__Record extracts__.
— BEGIN —

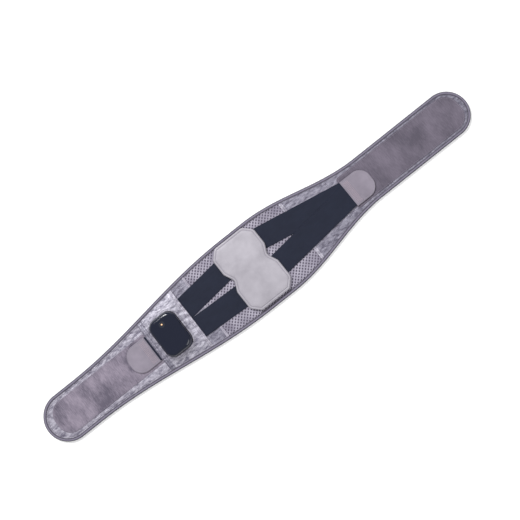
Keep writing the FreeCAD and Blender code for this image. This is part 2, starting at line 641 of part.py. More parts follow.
def controller():
    base, cover, screws = housing()
    cover = cover.cut(cylinder(KEY_X, KEY_Y, Z_ROOF - 3, Z_CONTROLLER_TOP + 1, KEY_RADIUS + KEY_GAP))

    board_top = Z_ROOF - BOARD_TO_ROOF
    board_low = board_top - BOARD_THICKNESS
    board = slab(CONTROLLER_X - BOARD_HALF, CONTROLLER_X + BOARD_HALF, *BOARD_ENDS, board_low, board_top, 2.0)
    stem_y = KEY_Y - STEM_OFFSET
    switch_top = board_top + SWITCH_HEIGHT
    half_x, half_y = SWITCH_HALF
    board = board.fuse(box(KEY_X - half_x, KEY_X + half_x, stem_y - half_y, stem_y + half_y,
                           board_top, switch_top))

    port_z = board_low - PORT_HEIGHT
    port_y = -CONTROLLER_HEIGHT / 2 + PORT_INSET
    port, throat = usb_port(port_y, port_z)
    mouth = box(CONTROLLER_X - MOUTH_HALF, CONTROLLER_X + MOUTH_HALF, port_y - 3, port_y,
                port_z - MOUTH_MARGIN, port_z + PORT_HEIGHT + MOUTH_MARGIN)
    cover = cover.cut(port).cut(mouth)
    base = base.cut(mouth).cut(box(CONTROLLER_X - PORT_HALF, CONTROLLER_X + PORT_HALF,
                                   port_y, port_y + PORT_DEPTH, port_z, port_z + PORT_HEIGHT))

    cell_low = Z_FLOOR + CELL_GAP
    cell = slab(CONTROLLER_X - BOARD_HALF, CONTROLLER_X + BOARD_HALF, *CELL_ENDS,
                cell_low, cell_low + CELL_THICKNESS, 2.5)
    pins = []
    for i in (-1, 0, 1):
        pin = cylinder(CONTROLLER_X + PIN_PITCH * i, PIN_Y, Z_CONTROLLER, Z_FLOOR + 1.0, PIN_RADIUS)
        pins.append(pin)
        base = base.cut(pin)

    key_low = Z_ROOF - KEY_RIM
    key_top = Z_CONTROLLER_TOP - KEY_RECESS
    key = cylinder(KEY_X, KEY_Y, key_low, key_top, KEY_RADIUS)
    key = key.fuse(cylinder(KEY_X, KEY_Y, key_low, Z_ROOF - 0.2, KEY_RADIUS + KEY_RIM))
    key = key.fuse(cylinder(KEY_X, stem_y, switch_top + KEY_TRAVEL + 0.2, Z_ROOF - 1.0, STEM_RADIUS))
    guide = cylinder(KEY_X, KEY_Y, key_low, key_top, STEM_RADIUS)
    nodes["controller_base"] = base
    nodes["controller_cover"] = cover
    nodes["housing_screws"] = Part.makeCompound(screws)
    nodes["circuit_board"] = board
    nodes["battery_cell"] = cell
    nodes["usb_socket"] = port.cut(throat)
    nodes["contact_pins"] = Part.makeCompound(pins)
    nodes["power_key"] = key.cut(guide)
    nodes["light_guide"] = guide


belt_layers()
loop_panels()
closing_hook()
straps()
pull_tabs()
back_pad()
stays()
heater()
pocket()
controller()

os.makedirs("parts", exist_ok=True)
for node_name, shape in nodes.items():
    if len(shape.Solids) == 1:
        shape = shape.Solids[0]
    elif shape.Solids:
        shape = Part.makeCompound(shape.Solids)
    shape.exportStep("parts/%s.step" % node_name)
    print("%-24s solids %d  volume %9.1f  valid %s" % (
        node_name, len(shape.Solids), shape.Volume, shape.isValid()))
print(len(nodes), "nodes")
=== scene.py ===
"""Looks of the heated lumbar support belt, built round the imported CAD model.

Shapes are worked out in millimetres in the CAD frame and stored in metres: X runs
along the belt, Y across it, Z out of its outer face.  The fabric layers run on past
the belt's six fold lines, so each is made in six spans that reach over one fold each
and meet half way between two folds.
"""
import math

import bpy
import numpy as np
from mathutils import Matrix, Vector


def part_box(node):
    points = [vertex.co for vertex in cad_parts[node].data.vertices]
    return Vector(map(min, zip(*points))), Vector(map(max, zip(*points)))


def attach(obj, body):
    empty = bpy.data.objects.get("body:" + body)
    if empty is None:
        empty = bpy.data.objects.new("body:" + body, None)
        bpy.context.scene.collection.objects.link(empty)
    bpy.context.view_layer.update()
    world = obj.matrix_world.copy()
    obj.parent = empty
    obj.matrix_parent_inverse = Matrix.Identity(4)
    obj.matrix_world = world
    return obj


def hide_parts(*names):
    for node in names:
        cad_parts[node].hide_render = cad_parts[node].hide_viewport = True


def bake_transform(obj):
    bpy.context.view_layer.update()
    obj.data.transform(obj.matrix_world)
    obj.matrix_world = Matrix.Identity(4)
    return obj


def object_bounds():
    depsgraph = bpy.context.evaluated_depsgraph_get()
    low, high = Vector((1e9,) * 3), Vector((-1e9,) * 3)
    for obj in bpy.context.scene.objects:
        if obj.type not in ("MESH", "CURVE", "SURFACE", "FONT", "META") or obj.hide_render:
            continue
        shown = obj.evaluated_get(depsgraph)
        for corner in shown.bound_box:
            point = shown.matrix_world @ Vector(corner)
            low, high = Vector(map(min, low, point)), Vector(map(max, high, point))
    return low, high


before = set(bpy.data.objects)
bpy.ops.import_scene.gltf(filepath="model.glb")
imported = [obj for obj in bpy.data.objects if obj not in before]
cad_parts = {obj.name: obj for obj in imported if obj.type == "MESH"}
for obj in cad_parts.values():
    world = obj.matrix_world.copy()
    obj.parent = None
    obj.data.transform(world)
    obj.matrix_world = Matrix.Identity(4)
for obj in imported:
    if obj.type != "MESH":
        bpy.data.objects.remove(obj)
cad_low, cad_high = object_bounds()
MM = 0.001


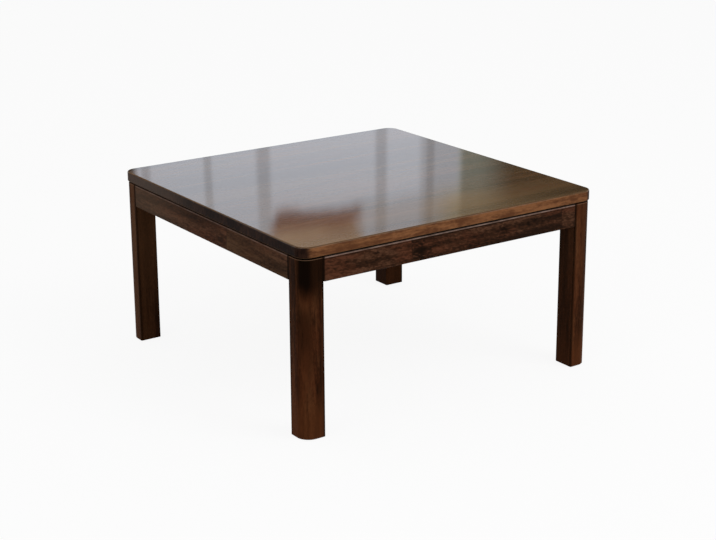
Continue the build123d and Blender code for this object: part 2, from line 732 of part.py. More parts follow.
def make_control_box():
    middle_x = (box_inner_x + box_outer_x) / 2
    outside = slab(box_length, box_width, box_corner_radius, box_height, box_bottom)
    outside = fillet(outline_at(outside, box_bottom), box_round)
    inside = slab(box_length - 2 * box_wall, box_width - 2 * box_wall, box_corner_radius - box_wall,
                  box_height, box_bottom + box_wall)
    inside = fillet(outline_at(inside, box_bottom + box_wall), box_round - box_wall)
    box = Pos(middle_x, 0, 0) * (outside - inside)
    seat = box_bottom + box_screw_recess
    for x, y in box_screw_places:
        box += Pos(x, y, box_bottom + box_wall) * rod(box_post_radius, box_height - box_wall)
        box -= Pos(x, y, 0) * rod(screw_head_radius + head_clearance, box_screw_recess, box_bottom)
        box -= Pos(x, y, 0) * rod(screw_radius + screw_hole_clearance, box_height, seat)
    cut = box_outer_x - 2 * box_wall
    bush_hole = extrude(along_x * Circle(pot_bush_radius + socket_clearance), 3 * box_wall)
    box -= Pos(cut, dial_offset, box_middle_z) * bush_hole
    opening = box_front(inlet_width + 2 * socket_clearance, inlet_height + 2 * socket_clearance,
                        inlet_corner_radius, 3 * box_wall, cut)
    return box - Pos(0, inlet_offset, box_middle_z) * opening


save("control_box", make_control_box())
box_seat = box_bottom + box_screw_recess
box_screw = Rot(180, 0, 0) * make_screw(rail_bottom + screw_length - box_seat)
save("control_box_screws", *[Pos(x, y, box_seat) * box_screw for x, y in box_screw_places])


# Temperature dial, its shaft and the control behind it, modelled on the X axis
def make_dial():
    start = box_outer_x + dial_gap
    dial = Pos(start, 0, 0) * extrude(along_x * Circle(dial_radius), dial_height)
    front = dial.faces().sort_by(Axis.X)[-1]
    dial = fillet(front.edges(), dial_round)
    flute = extrude(along_x * Circle(dial_flute_radius), dial_height)
    flute = Pos(start + dial_skirt, dial_radius + dial_flute_radius / 2, 0) * flute
    for turn in range(dial_flutes):
        dial -= Rot(turn * 360 / dial_flutes, 0, 0) * flute
    index = Box(dial_index_depth * 2, dial_index_width, dial_index_length)
    dial -= Pos(start + dial_height, 0, dial_radius / 2) * index
    bush_recess = extrude(along_x * Circle(pot_bush_radius + dial_bush_clearance), pot_bush_length)
    dial -= Pos(start, 0, 0) * bush_recess
    return dial - Pos(start, 0, 0) * extrude(along_x * Circle(dial_shaft_radius), dial_grip)


dial_place = Pos(0, dial_offset, box_middle_z)
pot_face = box_outer_x - box_wall
save("temperature_dial", dial_place * make_dial())
shaft_start = pot_face - pot_shaft_depth
dial_shaft_length = box_outer_x + dial_gap + dial_grip - shaft_start
dial_shaft = Pos(shaft_start, 0, 0) * extrude(along_x * Circle(dial_shaft_radius), dial_shaft_length)
save("dial_shaft", dial_place * dial_shaft)

control = Pos(pot_face, 0, 0) * extrude(along_x * Circle(pot_radius), -pot_height)
bush_length = box_wall + pot_bush_length - dial_gap
control += Pos(pot_face, 0, 0) * extrude(along_x * Circle(pot_bush_radius), bush_length)
control_bore = extrude(along_x * Circle(dial_shaft_radius + running_clearance), 4 * pot_height)
control -= Pos(shaft_start - running_clearance, 0, 0) * control_bore
save("temperature_control", dial_place * control)


# Mains inlet: a recessed two-pin socket seated against the inside of the box's outer wall
def make_inlet():
    mouth = box_outer_x - box_wall - inlet_flange + inlet_depth
    shroud = box_front(inlet_width, inlet_height, inlet_corner_radius, inlet_depth, mouth - inlet_depth)
    shroud += box_front(inlet_width + 2 * inlet_flange_reach, inlet_height + 2 * inlet_flange_rise,
                        inlet_corner_radius, inlet_flange, mouth - inlet_depth)
    shroud -= box_front(inlet_width - 2 * inlet_wall, inlet_height - 2 * inlet_wall,
                        inlet_corner_radius - inlet_wall, inlet_depth, mouth - inlet_depth + inlet_floor)
    pin_hole = extrude(along_x * Circle(inlet_pin_radius), 2 * inlet_depth)
    for y in (-inlet_pin_spacing / 2, inlet_pin_spacing / 2):
        shroud -= Pos(mouth - 2 * inlet_depth, y, 0) * pin_hole
    return shroud


inlet_place = Pos(0, inlet_offset, box_middle_z)
inlet_back = box_outer_x - box_wall - inlet_flange
save("inlet_shroud", inlet_place * make_inlet())
pin_length = inlet_terminal_length + inlet_floor + inlet_pin_length
pin = Pos(inlet_back - inlet_terminal_length, 0, 0) * extrude(along_x * Circle(inlet_pin_radius), pin_length)
pin = chamfer(pin.faces().sort_by(Axis.X)[-1].edges(), inlet_pin_chamfer)
save("inlet_pins", *[inlet_place * Pos(0, side * inlet_pin_spacing / 2, 0) * pin for side in (-1, 1)])

# Thermostat and thermal fuse, on the underside of the reflector beside the fan
thermostat = rod(thermostat_radius, thermostat_height, -sheet - thermostat_height)
thermostat = fillet(outline_at(thermostat, -sheet - thermostat_height), thermostat_round)
thermostat += Pos(0, 0, -sheet) * extrude(SlotOverall(thermostat_ear, thermostat_radius), sheet)
save("thermostat", Pos(-thermostat_place, 0, reflector_bottom) * Rot(0, 0, 90) * thermostat)
fuse = extrude(along_x * Circle(fuse_radius), fuse_length / 2, both=True)
save("thermal_fuse", Pos(-thermostat_place, fuse_offset, reflector_bottom - fuse_radius) * fuse)
fuse_diameter = 2 * fuse_radius
clip = make_saddle(clip_width, fuse_radius, fuse_diameter, fuse_diameter, clip_thickness, clip_foot)
save("fuse_clip", Pos(-thermostat_place, fuse_offset, reflector_bottom) * clip)
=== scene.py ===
import bmesh
import bpy
import json
from math import atan2, cos, pi, radians, sin, tan
from mathutils import Matrix, Vector

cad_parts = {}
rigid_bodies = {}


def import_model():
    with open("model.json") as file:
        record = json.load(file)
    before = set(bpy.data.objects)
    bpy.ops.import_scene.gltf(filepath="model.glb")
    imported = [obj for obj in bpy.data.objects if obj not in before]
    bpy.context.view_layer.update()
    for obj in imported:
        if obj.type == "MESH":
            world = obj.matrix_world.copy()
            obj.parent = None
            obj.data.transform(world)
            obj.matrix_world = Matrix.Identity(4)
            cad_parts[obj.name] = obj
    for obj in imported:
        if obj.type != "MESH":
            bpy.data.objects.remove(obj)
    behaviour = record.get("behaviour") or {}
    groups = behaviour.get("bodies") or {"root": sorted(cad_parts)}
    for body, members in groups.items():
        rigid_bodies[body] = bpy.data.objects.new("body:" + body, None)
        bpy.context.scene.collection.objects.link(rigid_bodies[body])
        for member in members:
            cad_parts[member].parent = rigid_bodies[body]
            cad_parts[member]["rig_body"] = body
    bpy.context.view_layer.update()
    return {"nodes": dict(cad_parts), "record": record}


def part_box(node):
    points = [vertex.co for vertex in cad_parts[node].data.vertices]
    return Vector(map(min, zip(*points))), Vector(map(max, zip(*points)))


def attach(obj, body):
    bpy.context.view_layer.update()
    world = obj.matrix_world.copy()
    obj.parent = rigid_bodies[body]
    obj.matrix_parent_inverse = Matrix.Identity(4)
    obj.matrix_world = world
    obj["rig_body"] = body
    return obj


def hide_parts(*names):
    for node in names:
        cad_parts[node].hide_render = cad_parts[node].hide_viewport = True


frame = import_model()
cadNodes = frame["nodes"]
print("frame loaded:", len(cadNodes), "nodes")

scene = bpy.context.scene
scene.view_settings.view_transform = "Standard"


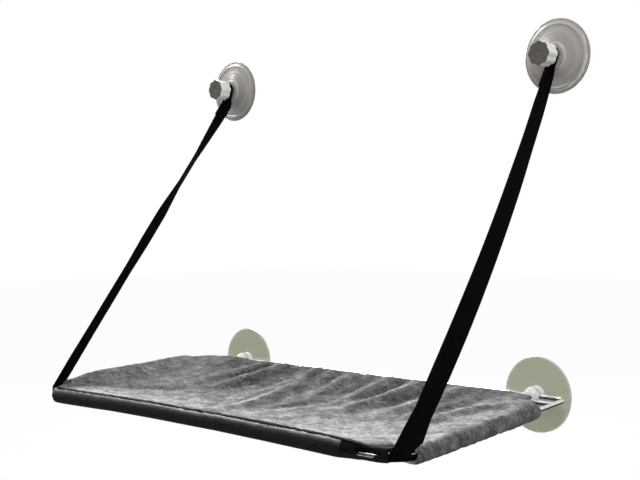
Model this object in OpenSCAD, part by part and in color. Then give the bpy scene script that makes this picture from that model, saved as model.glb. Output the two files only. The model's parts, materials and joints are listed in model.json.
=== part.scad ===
// Window perch: a wire frame with a plush cover, hinged on two suction cups and hung by two straps
// from two more. The glass is the plane y = 0, +z is up, and the origin lies midway between the lower cups.

/* [Suction cups] */
// Diameter of an upper cup
upper_cup_d = 80; // [70:1:90]
// Diameter of a lower cup
lower_cup_d = 83; // [74:1:88]
// Mean distance from a side rod of the frame in to the lower cup beside it
hub_inset = 51; // [48:1:60]
// How much further out an upper cup is than the lower cup below it
upper_outset = 24; // [10:1:35]
// Height of the upper cup centres above the lower ones
cup_rise = 363; // [330:1:420]
// Thickness of an upper cup's rim
upper_rim_t = 1.8; // [1.4:0.1:2.4]
// Thickness of a lower cup's rim
lower_rim_t = 2.4; // [1.8:0.1:3]
// Depth of the hollow under a cup
cavity_h = 1; // [0.6:0.1:1.4]
// Width of the flat lip that touches the glass
lip_w = 4; // [3:0.5:6]
// Diameter of the raised collar on an upper cup
collar_d = 27; // [22:1:32]
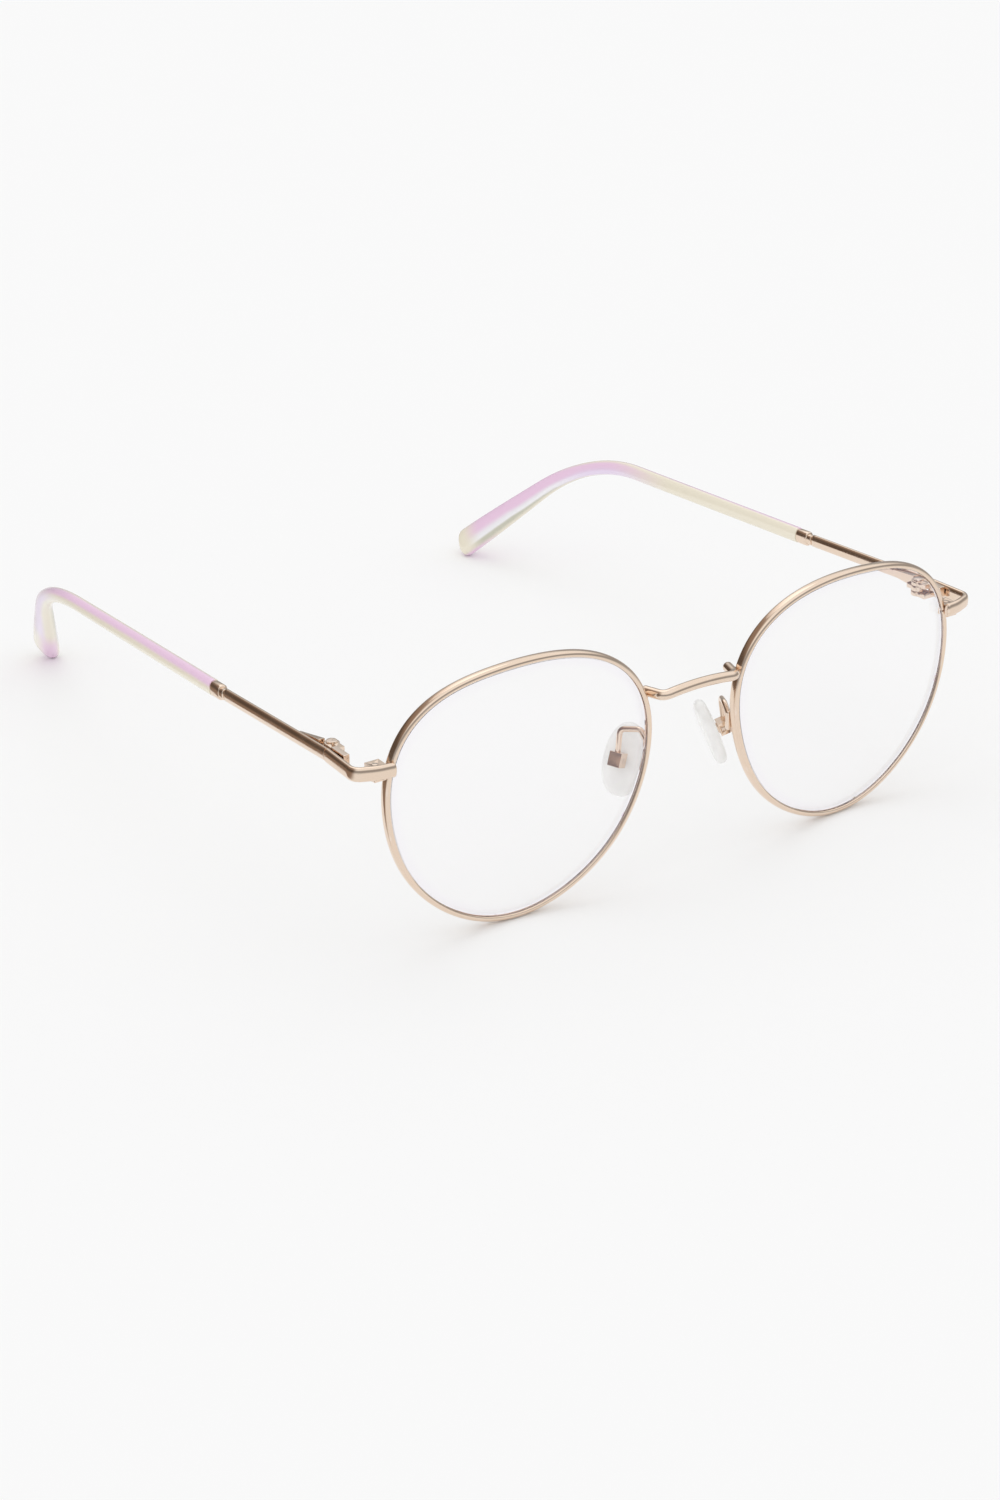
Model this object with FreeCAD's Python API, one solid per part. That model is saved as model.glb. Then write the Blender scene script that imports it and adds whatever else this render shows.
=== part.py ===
import FreeCAD, Part
import math
import os

# Thin metal full-rim eyeglasses, rounded panto shape, standing on a table with the temples open.
# Millimetres. +X is the wearer's left, the front faces -Y, the temples run to +Y, +Z is up.
# Each sub-part is drawn on the wearer's left with y = 0 at the crown of the lens, mirrored for
# the right side, and moved so that the origin lies on the table under the middle of the whole.

V = FreeCAD.Vector
X_AXIS = V(1, 0, 0)
Y_AXIS = V(0, 1, 0)
Z_AXIS = V(0, 0, 1)
ORIGIN = V(0, 0, 0)

# Whole: distance from the lens crown back to the middle of the overall depth
MIDDLE_DEPTH = 74.84

# Eyewire outline: a circle with a few waves, by angle from the temple side: (order, cos, sin)
RIM_RADIUS = 24.25
RIM_WAVES = ((2, 0.90, -0.25), (3, -0.08, 1.05), (4, -0.24, 0.0), (6, -0.10, -0.05))
OUTLINE_POINTS = 72
RIM_CENTRE = V(34.55, 0, 24.83)
WRAP_ANGLE = 3.25
TILT_ANGLE = 1.25
BASE_CURVE = 130.5

# Eyewire section and the step groove that holds the lens
RIM_WIDTH = 1.15
RIM_DEPTH = 1.7
GROOVE_DEPTH = 0.35
GROOVE_WIDTH = 0.9
RIM_SPLIT = 0.3
LENS_FRONT = 0.5
LENS_BACK = 1.1
LENS_PLAY = 0.05

# Bridge wire between the rims
BRIDGE_RADIUS = 0.9
BRIDGE_ROOT = V(8.95, 3.1, 35.0)
BRIDGE_SHOULDER = V(7.6, -1.15, 35.1)
BRIDGE_CROWN = V(0, -1.35, 36.05)
BRIDGE_BENDS = (1.5, 45.0, 1.5)

# Endpiece strip: runs over the rim front, turns the corner and meets the temple
SIDE_X = 64.4
STRIP_HEIGHT = 2.5
STRIP_THICK = 1.3
STRIP_Z = 34.0
STRIP_POINTS = (V(58.1, 2.1, STRIP_Z), V(61.2, 2.5, STRIP_Z), V(64.85, 4.0, STRIP_Z), V(64.45, 12.8, STRIP_Z))
STRIP_BENDS = (8.0, 1.8)

# Closing block: two halves on the cut ends of the rim, drawn together by a screw
BLOCK_LOW = V(58.95, 3.05, 32.1)
BLOCK_SIZE = V(2.65, 3.1, 2.4)
BLOCK_GAP = 0.1
BLOCK_MIDDLE = BLOCK_LOW.z + BLOCK_SIZE.z / 2
BLOCK_SCREW_AT = V(60.45, 4.8, 32.1)
BLOCK_SCREW_RADIUS = 0.5
BLOCK_HEAD_RADIUS = 0.85
BLOCK_HEAD_HEIGHT = 0.4
SLOT_WIDTH = 0.25
SLOT_DEPTH = 0.2

# Hinge: three knuckles on a vertical screw
PIVOT = V(62.3, 15.0, 33.5)
KNUCKLE_RADIUS = 1.3
KNUCKLE_HEIGHT = 0.9
KNUCKLE_GAP = 0.06
HINGE_SCREW_RADIUS = 0.6
HINGE_RUNNING_GAP = 0.06
HINGE_HEAD_RADIUS = 0.9
HINGE_HEAD_HEIGHT = 0.35
SOLDER_GAP = 0.02
FRONT_LEAF_LENGTH = 4.0
LEAF_THICK = 1.1
KNUCKLE_ARM = 0.9
LEAF_OVERLAP = 0.4
REAR_LEAF_LENGTH = 6.5
REAR_LEAF_GAP = 0.4
REAR_ROOT_HALF = 1.05
REAR_TAIL_HALF = 0.6
REAR_TAIL_THICK = 0.3
REAR_TAIL_DROP = 0.5

# Temple bar, collar and tip
TEMPLE_HEIGHT = 2.4
TEMPLE_THICK = 1.4
TEMPLE_ROUNDING = 0.6
TEMPLE_START = V(SIDE_X, 12.95, 34.0)
TEMPLE_END = V(SIDE_X, 46.6, 32.2)
NECK_LENGTH = 1.1
NECK_HEIGHT = 2.0
NECK_THICK = 1.7
NECK_ROUNDING = 0.5
COLLAR_LENGTH = 3.1
COLLAR_HEIGHT = 2.8
COLLAR_THICK = 2.1
COLLAR_ROUNDING = 0.8
EAR_CORNER = V(64.1, 119.7, 28.8)
TIP_END = V(50.9, 150.4, 1.6)
EAR_BEND = 42.0
CORE_RADIUS = 0.6
CORE_STOP = 8.0
TIP_HEIGHT = 3.0
TIP_THICK = 2.2
PADDLE_HEIGHT = 6.5
PADDLE_THICK = 3.6
PADDLE_LENGTH = 44.0
TIP_ROUNDING = 1.9
TIP_END_SHARE = 0.94
SECTION_POINTS = 16
SECTION_POWER = 0.8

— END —

Give back the listing exactly, please, from its first line to the line containing "board_top, switch_top))", inclusive, and nothing past that line.

__Solution for this problem__.
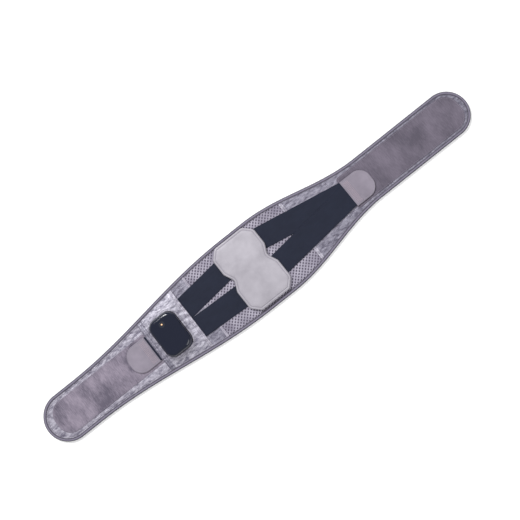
Keep writing the FreeCAD and Blender code for this image. This is part 2, starting at line 641 of part.py. More parts follow.
def controller():
    base, cover, screws = housing()
    cover = cover.cut(cylinder(KEY_X, KEY_Y, Z_ROOF - 3, Z_CONTROLLER_TOP + 1, KEY_RADIUS + KEY_GAP))

    board_top = Z_ROOF - BOARD_TO_ROOF
    board_low = board_top - BOARD_THICKNESS
    board = slab(CONTROLLER_X - BOARD_HALF, CONTROLLER_X + BOARD_HALF, *BOARD_ENDS, board_low, board_top, 2.0)
    stem_y = KEY_Y - STEM_OFFSET
    switch_top = board_top + SWITCH_HEIGHT
    half_x, half_y = SWITCH_HALF
    board = board.fuse(box(KEY_X - half_x, KEY_X + half_x, stem_y - half_y, stem_y + half_y,
                           board_top, switch_top))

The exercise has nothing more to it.